Coordinates are a pair of numbers used to locate a point on a plane. The most common system is the Cartesian coordinate system. Here, each point is defined by an

• x-coordinate, which represents the horizontal position, and a
• y-coordinate, which indicates the vertical position.

For instance, in the point

• (6, -4), 6 is the x-coordinate, and -4 is the y-coordinate.
• Similarly, for the point (6, -3), 6 is the x-coordinate, and -3 is the y-coordinate.

Coordinates are essential for plotting and identifying the position of points on a graph. They help in establishing the relationship between different points, such as finding the slope of a line that connects two points. In the case of finding the slope of a line, these coordinates are vital information required to plug into the slope formula.

A vertical line is a line that moves up and down on a graph rather than side to side. It is distinct because all the x-coordinates of the points on this line are the same. For example, if we consider points with coordinates (6, -4) and (6, -3), all of these points lie on a line where x is always 6.

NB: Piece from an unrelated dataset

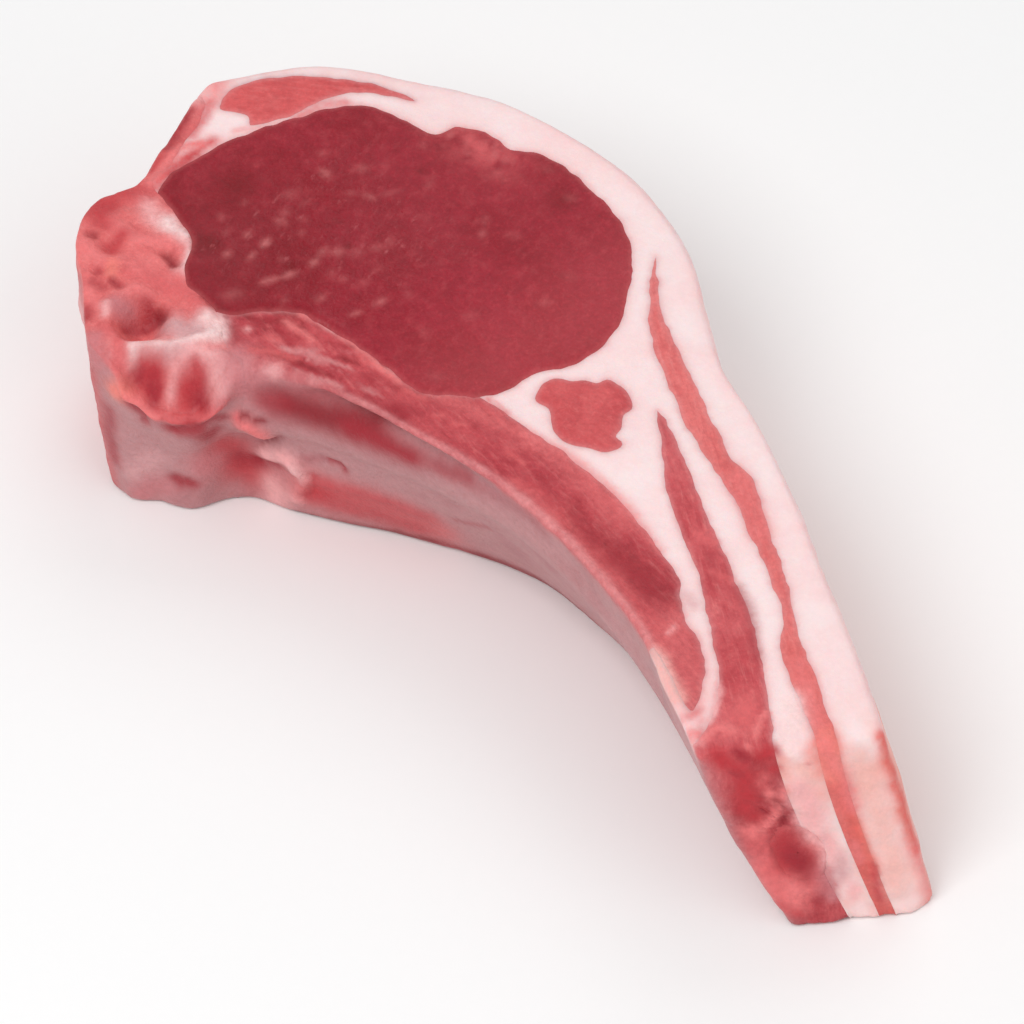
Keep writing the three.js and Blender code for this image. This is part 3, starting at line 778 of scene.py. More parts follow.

This unique characteristic leads to the fact that a vertical line does not tilt even slightly to the left or right. It simply goes straight up and down, making it exceptional among lines. Vertical lines are special because they don't have a well-defined slope, which makes them stand out in equations and graphs.

Slope is a measure of steepness of a line, calculated as the ratio of change in y-coordinates to the change in x-coordinates. The slope formula is \(m = \frac{y_2 - y_1}{x_2 - x_1}\). An undefined slope occurs when the change in x-coordinates (\(x_2 - x_1\)) is zero. This happens with vertical lines because all x-values are identical.

When you try to compute the slope for points like

• (6, -4) and (6, -3), it results in division by zero: \(\frac{1}{0}\), which makes the slope undefined.

This is because the difference in x-coordinates is zero, indicating no horizontal movement between the points. Thus, in mathematical terms, the idea of "undefined" arises because you cannot divide by zero.